Climate change creates unexpected urgency. The 2003 European heat wave killed 70,000 people, many in buildings designed for heating, not cooling. Passive strategies provide cooling resilience that doesn't fail during power outages, and they reduce peak electrical demand that strains grids during heat waves.
We're witnessing a remarkable inversion: techniques once dismissed as primitive are becoming advanced building science. The difference is we now understand why they work and can optimize them with precision ancient builders couldn't imagine.
Research continues to expand the toolkit. Phase-change materials can store and release heat at specific temperatures, acting like high-performance thermal mass. Photonic cooling materials push radiative cooling into new temperature ranges. Computational fluid dynamics lets architects model natural ventilation with the same rigor mechanical engineers apply to HVAC systems.
The most exciting developments combine ancient strategies with modern materials.

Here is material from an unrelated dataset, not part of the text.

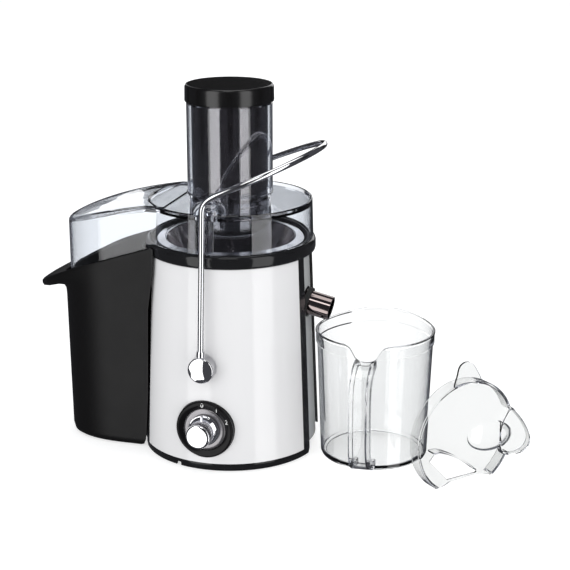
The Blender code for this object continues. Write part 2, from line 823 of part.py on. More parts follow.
knob_frame = Matrix.Translation((0, 0, KNOB_Z)) @ Matrix.Rotation(radians(90), 4, "X")
finish(
    "knob_bezel",
    turned(
        [
            (DIAL_R + GAP, -BEZEL_FACE - 0.0015),
            (DIAL_R + GAP, -BEZEL_BACK),
            (BEZEL_R, -BEZEL_BACK),
            (BEZEL_R, -BEZEL_FACE - 0.0020),
            (BEZEL_R - 0.0012, -BEZEL_FACE),
        ],
        MEDIUM_STEPS,
        knob_frame,
    ),
    black_gloss(),
)
KNOB_SHAFT_R = 0.0030
finish(
    "dial_ring",
    washer(KNOB_SHAFT_R + 2 * GAP, DIAL_R, -BEZEL_BACK, -BEZEL_FACE - 0.0010, MEDIUM_STEPS, knob_frame),
    silver_plastic(),
)
KNOB_BACK = -BEZEL_FACE
finish(
    "knob",
    turned(
        [
            (0, KNOB_BACK),
            (KNOB_SKIRT_R, KNOB_BACK),
            (KNOB_SKIRT_R - 0.0008, KNOB_BACK + 0.0030),
            (KNOB_R, KNOB_BACK + 0.0040),
            (KNOB_R - 0.0006, -KNOB_FACE - 0.0012),
            (KNOB_R - 0.0018, -KNOB_FACE),
            (0, -KNOB_FACE),
        ],
        MEDIUM_STEPS,
        Matrix.Rotation(radians(90), 4, "X"),
    ),
    chrome_plate(),
).location = (0, 0, KNOB_Z)
out_of_front = Matrix.Rotation(radians(90), 4, "X")
finish(
    "knob_shaft",
    disc(KNOB_SHAFT_R, -BEZEL_BACK - 0.0020, KNOB_BACK - GAP, SMALL_STEPS, out_of_front),
    bright_steel(),
).location = (0, 0, KNOB_Z)
finish(
    "speed_switch",
    block((-0.0140, -0.0795, KNOB_Z - 0.0120), (0.0140, -0.0600, KNOB_Z + 0.0120)),
    black_satin(),
)
finish(
    "interlock_switch",
    block((0.0110, -0.0735, PIVOT_Z - 0.0050), (0.0290, -0.0655, PIVOT_Z + 0.0050)),
    black_satin(),
)

# Locking arm --------------------------------------------------------------------------------------

CAP_DOME = 0.0008
pivot = (0, 0, PIVOT_Z)
for name, side in (("pivot_cap_front", -1), ("pivot_cap_rear", 1)):
    outline = [
        (0, 0.0760),
        (PIVOT_PIN_R, 0.0760),
        (PIVOT_PIN_R, PIVOT_CAP_BACK),
        (PIVOT_CAP_R, PIVOT_CAP_BACK),
        (PIVOT_CAP_R, PIVOT_CAP_FACE - 0.0015),
        (PIVOT_CAP_R - 0.0012, PIVOT_CAP_FACE - CAP_DOME),
        (0, PIVOT_CAP_FACE),
    ]
    facing = Matrix.Translation(pivot) @ Matrix.Rotation(radians(-90 * side), 4, "X")
    finish(name, turned(outline, MEDIUM_STEPS, facing), chrome_plate(), pivot)
    inside = "front" if side < 0 else "rear"
    bush = washer(PIVOT_PIN_R + GAP, PIVOT_HOLE_R - GAP, 0.0795, 0.0866, SMALL_STEPS, facing)
    finish(f"pivot_bush_{inside}", bush, soft_rubber())


def arm_path():
    """The rod's centre line: up the front leg, round the loop past the feed tube and down the rear leg."""
    foot = Vector((0, -ARM_LEG_BOTTOM_Y, PIVOT_Z + PIVOT_CAP_R + 2 * GAP))
    bend = Vector((0, -ARM_BEND_Y, ARM_BEND_Z))
    leg = (bend - foot).normalized()
    bend_r = 0.0090
    points = [foot, bend - leg * bend_r]
    loop_steps = 26
    loop = []
    for index in range(1, loop_steps):
        turn = pi * index / loop_steps
        reach = sin(turn)
        loop.append(Vector((ARM_REACH * reach, -ARM_BEND_Y * cos(turn), ARM_BEND_Z + ARM_RISE * reach)))
    start = points[-1]
    first = loop[0]
    for step in (0.33, 0.66):
        points.append((1 - step) ** 2 * start + 2 * step * (1 - step) * bend + step**2 * first)
    front = points
    rear = [Vector((point.x, -point.y, point.z)) for point in reversed(front)]
    return front + loop + rear


curve = bpy.data.curves.new("locking_arm", "CURVE")
curve.dimensions = "3D"
curve.bevel_depth = ARM_ROD_R
curve.bevel_resolution = 2
curve.use_fill_caps = True
spline = curve.splines.new("POLY")
route = arm_path()
spline.points.add(len(route) - 1)
for point, place in zip(spline.points, route):
    point.co = (*(place - Vector(pivot)), 1)
curve.materials.append(chrome_plate())
locking_arm = bpy.data.objects.new("locking_arm", curve)
locking_arm.location = pivot
locking_arm.parent = drive_axis
bpy.context.scene.collection.objects.link(locking_arm)

# Jug ----------------------------------------------------------------------------------------------

jug_place = Matrix.Translation((JUG_X, JUG_Y, 0)) @ Matrix.Rotation(radians(JUG_HANDLE_POLAR), 4, "Z")
jug_step = JUG_HEIGHT - 0.0130
jug_body = turned(
    [
        (0, 0.0004),
        (JUG_BASE_R - 0.003, 0.0004),
        (JUG_BASE_R, 0.0030),
        (JUG_RIM_R - 0.0012, jug_step),
        (JUG_RIM_R, jug_step + 0.0010),
        (JUG_RIM_R, JUG_HEIGHT),
        (JUG_RIM_R - JUG_WALL, JUG_HEIGHT),
        (JUG_RIM_R - 0.0012 - JUG_WALL, jug_step - 0.0010),
        (JUG_BASE_R - JUG_WALL, 0.0060),
        (JUG_BASE_R - 0.004, 0.0034),
        (0, 0.0034),
    ],
    LARGE_STEPS,
)
for vertex in jug_body.verts:
    rise = max(0, (vertex.co.z - JUG_LIP_START) / (JUG_HEIGHT - JUG_LIP_START))
    share = rise * max(0, -vertex.co.x / JUG_RIM_R) ** 4
    vertex.co.x -= JUG_LIP_OUT * share
    vertex.co.z += JUG_LIP_UP * share
bmesh.ops.transform(jug_body, matrix=jug_place, verts=jug_body.verts)
jug = finish("jug", jug_body, clear_plastic())


def handle_solid(half_width, inset):
    """A strap bowed out from the jug's side, drawn as a band of level rings across its width."""
    outer = []
    inner = []
    steps = 12
    low = 0.0060
    high = JUG_HEIGHT - JUG_DIP_DEPTH - 0.0040
    for index in range(steps + 1):
        share = index / steps
        height = low + (high - low) * share
        wall = JUG_BASE_R + (JUG_RIM_R - JUG_BASE_R) * height / JUG_HEIGHT
        bow = JUG_HANDLE_OUT * (1 - abs(2 * share - 1) ** 4) ** 0.5
        outer.append((wall + bow - inset + 0.0020, height))
        inner.append((wall + max(bow - 0.0075, -0.0012), height))
    section = outer + inner[::-1]
    return lofted([[(x, y, z) for x, z in section] for y in (-half_width, half_width)])


strap = handle_solid(JUG_HANDLE_HALF_WIDTH, 0)
bmesh.ops.transform(strap, matrix=jug_place, verts=strap.verts)
join(jug, "jug_handle", strap)

dip = []
for depth_out in (JUG_RIM_R - 0.010, JUG_RIM_R + 0.010):
    dip.append(
        [
            (depth_out, -0.0140, JUG_HEIGHT + 0.002),
            (depth_out, -0.0085, JUG_HEIGHT - JUG_DIP_DEPTH * 0.7),
            (depth_out, 0, JUG_HEIGHT - JUG_DIP_DEPTH),
            (depth_out, 0.0085, JUG_HEIGHT - JUG_DIP_DEPTH * 0.7),
            (depth_out, 0.0140, JUG_HEIGHT + 0.002),
        ]
    )
dip_cutter = lofted(dip)
bmesh.ops.transform(dip_cutter, matrix=jug_place, verts=dip_cutter.verts)
cut(jug, "jug_dip", dip_cutter)

# Jug lid ------------------------------------------------------------------------------------------

lid_place = (
    Matrix.Translation((JUG_LID_X, JUG_LID_Y, 0.0004 - JUG_LID_CUT))
    @ Matrix.Rotation(radians(JUG_LID_POLAR + 90), 4, "Z")
    @ Matrix.Rotation(radians(90), 4, "X")
)


def lid_prism(outline, low, high):
    """An outline in the lid's own plane, carried between two depths and stood up in its place."""
    shape = lofted([[(x, y, z) for x, y in outline] for z in (low, high)])
    bmesh.ops.transform(shape, matrix=lid_place, verts=shape.verts)
    return shape


def oval(centre_x, centre_y, half_length, half_width, count=26):
    """Points of an ellipse in the lid's own plane."""
    turns = [2 * pi * index / count for index in range(count)]
    return [(centre_x + half_length * cos(turn), centre_y + half_width * sin(turn)) for turn in turns]


jug_lid = finish(
    "jug_lid",
    turned(
        [
            (0, 0),
            (JUG_LID_R, 0),
            (JUG_LID_R, -JUG_LID_DEPTH),
            (JUG_LID_R - JUG_LID_WALL, -JUG_LID_DEPTH),
            (JUG_LID_R - JUG_LID_WALL, -JUG_LID_WALL),
            (0, -JUG_LID_WALL),
        ],
        LARGE_STEPS,
        lid_place,
    ),
    clear_plastic(),
)
thumb_tab = [(-0.0150, 0.0530), (0.0150, 0.0530), (0.0090, 0.0680), (0.0020, 0.0760)]
thumb_tab += [(-0.0050, 0.0775), (-0.0110, 0.0740), (-0.0130, 0.0660)]
join(jug_lid, "thumb_tab", lid_prism(thumb_tab, -JUG_LID_WALL, 0))
hood_oval = oval(0.0410, -0.0060, JUG_LID_HOOD_REACH - 0.0410, 0.0240)
join(jug_lid, "jug_lid_hood", lid_prism(hood_oval, -JUG_LID_WALL / 2, 0.0060))
hollow_oval = oval(0.0410, -0.0060, JUG_LID_HOOD_REACH - 0.0410 - JUG_LID_WALL, 0.0240 - JUG_LID_WALL)
cut(jug_lid, "jug_lid_hood_hollow", lid_prism(hollow_oval, -0.0305, 0.0061 - JUG_LID_WALL))
strainer_arc = [(-0.0385, -0.0088), (-0.0300, -0.0095), (-0.0190, -0.0141)]
strainer_arc += [(-0.0070, -0.0214), (0.0055, -0.0304), (0.0135, -0.0372)]
STRAINER_DEPTH = 0.0110
baffle = strainer_arc + [(x, y + 0.0016) for x, y in reversed(strainer_arc)]
join(jug_lid, "strainer_baffle", lid_prism(baffle, -STRAINER_DEPTH, -JUG_LID_WALL / 3))
window = [(x, y - 0.0004) for x, y in strainer_arc]
window += [(0.0120, -0.0385), (-0.0220, -0.0385), (-0.0440, -0.0150)]
cut(jug_lid, "strainer_window", lid_prism(window, -JUG_LID_WALL * 1.5, JUG_LID_WALL))
below = [(-0.08, JUG_LID_CUT - 0.03), (0.08, JUG_LID_CUT - 0.03), (0.08, JUG_LID_CUT), (-0.08, JUG_LID_CUT)]
cut(jug_lid, "jug_lid_chord", lid_prism(below, -0.03, 0.02))
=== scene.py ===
import json
from math import atan2, cos, pi, radians, sin, sqrt

import bpy
from mathutils import Matrix, Vector


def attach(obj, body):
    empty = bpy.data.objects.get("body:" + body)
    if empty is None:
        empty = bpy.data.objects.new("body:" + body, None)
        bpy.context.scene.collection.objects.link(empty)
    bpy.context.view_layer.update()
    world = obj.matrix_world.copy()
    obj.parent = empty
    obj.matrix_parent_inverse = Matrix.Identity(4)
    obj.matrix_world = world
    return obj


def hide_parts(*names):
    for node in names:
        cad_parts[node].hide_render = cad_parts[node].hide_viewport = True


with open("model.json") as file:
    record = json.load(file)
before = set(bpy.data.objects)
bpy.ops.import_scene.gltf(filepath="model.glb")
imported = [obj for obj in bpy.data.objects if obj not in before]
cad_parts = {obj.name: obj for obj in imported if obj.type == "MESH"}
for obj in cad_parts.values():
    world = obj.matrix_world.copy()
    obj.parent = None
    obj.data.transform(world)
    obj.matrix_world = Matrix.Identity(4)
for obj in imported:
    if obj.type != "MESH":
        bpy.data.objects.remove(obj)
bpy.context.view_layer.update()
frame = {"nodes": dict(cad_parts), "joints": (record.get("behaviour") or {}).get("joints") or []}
joints = {joint["name"]: joint for joint in frame["joints"]}
drive = Vector(joints["drive_spin"]["pos_m"])
drive.z = 0
AT_DRIVE = Matrix.Translation(drive)

# The studio: a faintly glowing floor that runs on past the picture, in a pale room with five softboxes.
# Mirror rays pass through the floor into a dark room, which keeps black and chrome parts deep.
# Narrow dark cards stand out of the camera's sight and give clear plastic its edge lines.

FLOOR_SPAN = 30
FLOOR_GLOW = 0.63
WHITE_BACKDROP = ((1, 1, 1, 1), 1.05)
LIT_ROOM = ((0.96, 0.98, 1, 1), 0.82)
DARK_ROOM = ((0.86, 0.88, 1, 1), 0.07)
PALE_ROOM = ((0.84, 0.87, 1, 1), 0.55)
CARD_AZIMUTHS = (18, 104, 158, 201, 248, 292)


def math_node(tree, operation, first, second):
    """A math node fed by sockets or plain numbers."""
    node = tree.nodes.new("ShaderNodeMath")
    node.operation = operation
    for socket, source in zip(node.inputs, (first, second)):
        if isinstance(source, (int, float)):
            socket.default_value = source
        else:
            tree.links.new(source, socket)
    return node.outputs["Value"]


def either(tree, share, first, second):
    """Mixes two shaders by a share, where 0 is all of the first."""
    node = tree.nodes.new("ShaderNodeMixShader")
    for socket, source in zip(node.inputs, (share, first, second)):
        tree.links.new(source, socket)
    return node.outputs["Shader"]


def room(tree, colour, strength):
    """Plain light from all round."""
    node = tree.nodes.new("ShaderNodeBackground")
    node.inputs["Color"].default_value = colour
    node.inputs["Strength"].default_value = strength
    return node.outputs["Background"]


bpy.ops.object.select_all(action="DESELECT")
bpy.ops.mesh.primitive_plane_add(size=FLOOR_SPAN, location=(0, 0, 0))
floor = bpy.context.object
floor.name = "studio_floor"
floor_paint = bpy.data.materials.new("floor_paint")
floor_paint.use_nodes = True
floor_tree = floor_paint.node_tree
floor_shader = floor_tree.nodes["Principled BSDF"]
floor_shader.inputs["Roughness"].default_value = 0.9
floor_shader.inputs["Specular IOR Level"].default_value = 0.1
floor_shader.inputs["Emission Color"].default_value = (1, 1, 1, 1)
floor_shader.inputs["Emission Strength"].default_value = FLOOR_GLOW
floor_noise = floor_tree.nodes.new("ShaderNodeTexNoise")
floor_noise.inputs["Scale"].default_value = 3
floor_tone = floor_tree.nodes.new("ShaderNodeValToRGB")
floor_tone.color_ramp.elements[0].color = (0.49, 0.49, 0.49, 1)
floor_tone.color_ramp.elements[1].color = (0.51, 0.51, 0.51, 1)
floor_tree.links.new(floor_noise.outputs["Fac"], floor_tone.inputs["Fac"])
floor_tree.links.new(floor_tone.outputs["Color"], floor_shader.inputs["Base Color"])
floor_path = floor_tree.nodes.new("ShaderNodeLightPath")
after_mirror = math_node(floor_tree, "GREATER_THAN", floor_path.outputs["Glossy Depth"], 0.5)
unseen = floor_tree.nodes.new("ShaderNodeBsdfTransparent")
floor_seen = either(floor_tree, after_mirror, floor_shader.outputs["BSDF"], unseen.outputs["BSDF"])
floor_tree.links.new(floor_seen, floor_tree.nodes["Material Output"].inputs["Surface"])
floor.data.materials.append(floor_paint)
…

Brutalist architecture's thermal mass approach gets rehabilitated when paired with high-performance insulation. Traditional wind tower principles scale to high-rise buildings using modern structural engineering. Roman atrium logic informs contemporary courtyard buildings that achieve zero-energy performance.
Perhaps the deepest lesson is humility. We spent a century assuming technology meant active systems, mechanical solutions, and energy-intensive comfort. Ancient builders knew better because they had no choice. Now we're learning that the most sophisticated technology might be working with nature instead of against it.
A Roman villa, a Persian wind tower, and a Japanese machiya share something profound: they made people comfortable by reading the environment and responding intelligently. That's not primitive thinking. That's elegant design that happens to save the planet while it cools your home.
The air conditioner in your window represents the anomaly, not the solution. These ancient buildings weren't making do with limited technology. They were practicing a more advanced form of climate control than we managed for most of the 20th century. We just forgot to listen.